While I was meditating on regret a thought struck me with great power. I imagined a person looking back on his life, on experiences he’d had and people he’d known and will almost certainly never see again. He was wishing he’d done more to cultivate the friendship which no longer existed in any real way other than as memory. I imagined this person coming to know for the first time, only in that instant, the value of friendship. I went deep into the feeling, into the melancholy, the bittersweetness of remembered joy and an irretrievable past. I felt deep compassion. And I thought that, in a literal way, he/you/I/we didn’t know at the time the value of what he had or might have had. It is only through the feeling of regret that one comes to know the thing that he didn’t know then.

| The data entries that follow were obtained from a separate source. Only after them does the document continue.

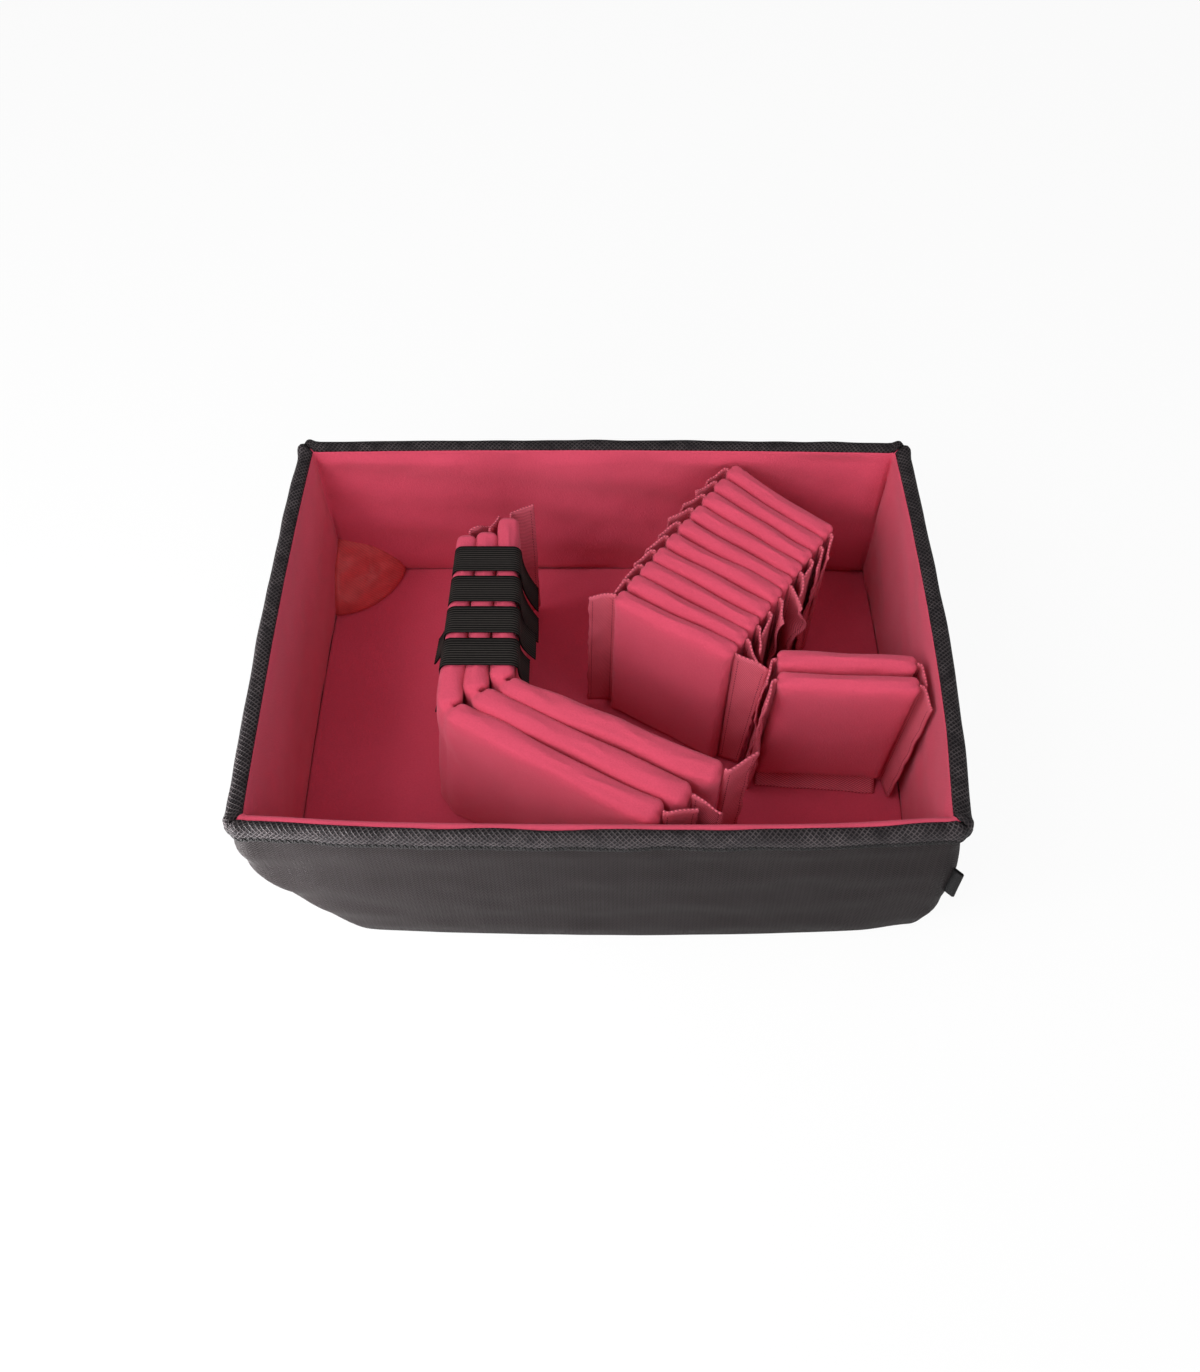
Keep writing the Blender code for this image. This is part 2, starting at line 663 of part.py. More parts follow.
def build_nest():
    """Three long dividers folded to a wide V and nested. Each front leg turns on the upright fold."""
    bottom = FLOOR + SEAT_GAP
    for i, turn in enumerate(NEST_TURNS):
        fold = NEST_START + NEST_STEP * i
        shape = pad_shape(FOLD_TIP, LONG_BACK_LEG, LONG_THICKNESS, bottom, fold=True)
        back = add_object(f"long_back_pad_{i + 1}", shape, LOOP)
        back.location = (fold.x, fold.y, 0)
        back.rotation_euler = (0, 0, math.pi / 2)
        shape = pad_shape(FOLD_TIP, LONG_LEG, LONG_THICKNESS, bottom, fold=True)
        front = add_object(f"long_front_pad_{i + 1}", shape, LOOP)
        front.location = (fold.x, fold.y, 0)
        front.rotation_euler = (0, 0, turn)
        shape = long_tab_shape(LONG_BACK_LEG, NEST_REAR_TAB_TURNS[i], TAB_WIDTH * NEST_REAR_TAB_SHARES[i])
        add_object(f"long_rear_tab_{i + 1}", shape, HOOK).parent = back
        shape = long_tab_shape(LONG_LEG, NEST_FRONT_TAB_TURNS[i], TAB_WIDTH * NEST_FRONT_TAB_SHARES[i])
        add_object(f"long_front_tab_{i + 1}", shape, HOOK).parent = front


def strap_path(left_drop, left_flare, right_drop, right_flare):
    """A strap's centre line across the nest as (x, z): up the left side, over the pads, down the right."""
    lift = SEAT_GAP + STRAP_THICKNESS / 2
    left = NEST_START.x - LONG_THICKNESS / 2 - lift
    right = NEST_START.x + 2 * NEST_STEP.x + LONG_THICKNESS / 2 + lift
    level = FLOOR + PAD_TOP + lift
    shoulder = STRAP_SHOULDER
    quarter = math.pi / 2
    over_left = arc((left + shoulder, level - shoulder), shoulder, 2 * quarter, quarter, ROUND_STEPS)
    over_right = arc((right - shoulder, level - shoulder), shoulder, quarter, 0, ROUND_STEPS)
    start = level - shoulder
    shares = STRAP_HANG_SHARES
    down_left = [(left - left_flare * share ** 2, start - left_drop * share) for share in shares]
    down_right = [(right + right_flare * share ** 2, start - right_drop * share) for share in shares]
    return down_left[::-1] + over_left + over_right + down_right


def build_straps():
    """Four elastic straps over the nest's back legs, with their hook ends hanging down both sides."""
    shares = zip(STRAP_LEFT_DROP_SHARES, STRAP_LEFT_FLARE_SHARES,
                 STRAP_RIGHT_DROP_SHARES, STRAP_RIGHT_FLARE_SHARES)
    for i, four in enumerate(shares):
        path = [Vector(point) for point in strap_path(*[STRAP_LENGTH * share for share in four])]
        grid = {}
        middle = NEST_START.y + LONG_BACK_LEG - STRAP_REAR_INSET - STRAP_PITCH * i
        for k, point in enumerate(path):
            ahead = path[min(k + 1, len(path) - 1)] - path[max(k - 1, 0)]
            normal = Vector((-ahead.y, ahead.x)).normalized()
            for j, side in enumerate((-1, 1)):
                spot = Vector((point.x, middle + side * STRAP_WIDTH / 2, point.y))
                grid[(k, j)] = (spot, Vector((normal.x, 0, normal.y)))
        cells = [[(k, 0), (k + 1, 0), (k + 1, 1), (k, 1)] for k in range(len(path) - 1)]
        add_object(f"strap_{i + 1}", sheet_shape(grid, cells, STRAP_THICKNESS), ELASTIC)


clear_scene()
build_tub()
build_row()
build_pair()
build_nest()
build_straps()
bpy.context.view_layer.update()
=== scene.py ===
import math

import bmesh
import bpy
import numpy as np
from mathutils import Matrix, Vector
from mathutils.bvhtree import BVHTree


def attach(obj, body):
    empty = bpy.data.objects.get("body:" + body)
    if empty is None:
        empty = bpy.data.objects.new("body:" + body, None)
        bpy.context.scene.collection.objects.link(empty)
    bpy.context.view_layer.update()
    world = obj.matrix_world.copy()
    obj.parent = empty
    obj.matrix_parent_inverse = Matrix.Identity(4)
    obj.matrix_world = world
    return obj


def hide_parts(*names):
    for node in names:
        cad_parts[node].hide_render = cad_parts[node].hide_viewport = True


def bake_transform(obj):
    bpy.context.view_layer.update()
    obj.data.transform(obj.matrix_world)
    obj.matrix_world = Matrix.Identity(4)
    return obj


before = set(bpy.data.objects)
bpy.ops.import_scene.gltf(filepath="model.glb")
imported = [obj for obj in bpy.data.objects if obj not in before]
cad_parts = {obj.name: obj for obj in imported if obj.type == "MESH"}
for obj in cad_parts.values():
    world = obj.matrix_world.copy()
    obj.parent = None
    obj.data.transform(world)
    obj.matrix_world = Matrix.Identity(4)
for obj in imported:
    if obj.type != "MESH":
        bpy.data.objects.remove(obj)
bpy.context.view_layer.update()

# Camera
# It looks down into the tub from in front. The place, tilt and lens were solved from the tub's corners in
# the photograph, whose middle is the middle of the view. The focal length is in the photograph's pixels.
PHOTO_HEIGHT = 1372
SENSOR = 36
FOCAL_PIXELS = 1239.6
CAMERA_PLACE = Vector((0.0060, -0.5847, 0.9388))
CAMERA_PITCH = math.radians(55.98)
CAMERA_YAW = math.radians(-0.79)
CAMERA_ROLL = math.radians(-0.46)


def camera_turn():
    """The camera's rotation: its right, up and backward directions as the columns of a matrix."""
    forward = Vector((math.sin(CAMERA_YAW), math.cos(CAMERA_YAW), 0))
    ahead = forward * math.cos(CAMERA_PITCH) - Vector((0, 0, math.sin(CAMERA_PITCH)))
    level = Vector((math.cos(CAMERA_YAW), -math.sin(CAMERA_YAW), 0))
    upright = level.cross(ahead)
    right = level * math.cos(CAMERA_ROLL) + upright * math.sin(CAMERA_ROLL)
    up = upright * math.cos(CAMERA_ROLL) - level * math.sin(CAMERA_ROLL)
    return Matrix((right, up, -ahead)).transposed()


camera = bpy.data.objects.new("camera", bpy.data.cameras.new("camera"))
bpy.context.scene.collection.objects.link(camera)
camera.data.sensor_width = SENSOR
camera.data.lens = FOCAL_PIXELS * SENSOR / PHOTO_HEIGHT
camera.matrix_world = Matrix.Translation(CAMERA_PLACE) @ camera_turn().to_4x4()
bpy.context.scene.camera = camera
bpy.context.scene.view_settings.view_transform = "Standard"


# Floor and light
# A pale tabletop in a white room, under ten soft lamps that stand round the tub and over it. The floor
# shows nearly white to the camera and keeps the tub's soft shadow.
FLOOR_SPAN = 8.0
FLOOR_COLOUR = (0.86, 0.86, 0.86, 1)
FLOOR_WHITE_SHARE = 0.93
ROOM_LIGHT = 0.115
LAMP_TARGET = (0.0, 0.0, 0.1)
LAMPS = {
    "high_left": ((-1.0, -1.1, 1.5), (0.8, 0.8), 13.0),
    "low_front": ((0.0, -2.1, 0.45), (1.6, 0.5), 9.0),
    "front": ((0.0, -1.9, 1.1), (1.6, 0.8), 9.0),
    "left": ((-1.7, -0.3, 0.9), (0.8, 0.8), 8.5),
    "overhead": ((0.0, 0.1, 1.9), (2.4, 1.8), 7.0),
    "right": ((1.7, -0.6, 0.9), (0.8, 0.8), 5.5),
    "upper_left": ((-1.2, -0.2, 1.6), (0.8, 0.8), 5.0),
    "high_right": ((1.0, -1.1, 1.5), (0.8, 0.8), 2.7),
    "rear": ((0.0, 1.2, 1.5), (1.6, 0.8), 2.0),
    "near_left": ((-0.62, -0.42, 0.12), (0.2, 0.12), 8.5),
}


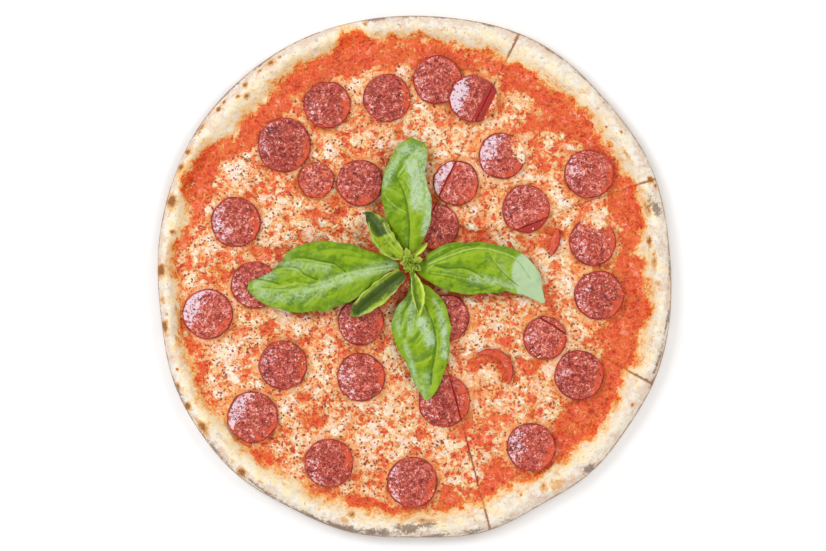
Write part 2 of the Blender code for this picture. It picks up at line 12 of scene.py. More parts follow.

Regret informs consciousness; it is a key to the how of how one becomes a different person than he was then.
Who knows better than a recovering alcoholic or addict the possibility of redemption, of transformation, of changing and becoming someone different? Addiction itself is delusion, a refusal to face life as it is. The whole of the 12 steps is grounded in the principles of honesty, open-mindedness, and willingness. We forgo comforting niceties for an opportunity to live in the truth, recognizing our own failings and shortcomings, our capacity for change and redemption, the fullness of our humanity. What is truly profound is to grow, to become something we are not yet, to develop the courage that we presently lack, to develop a dignity and sense of care that we had not known before, to live in the fullness of being.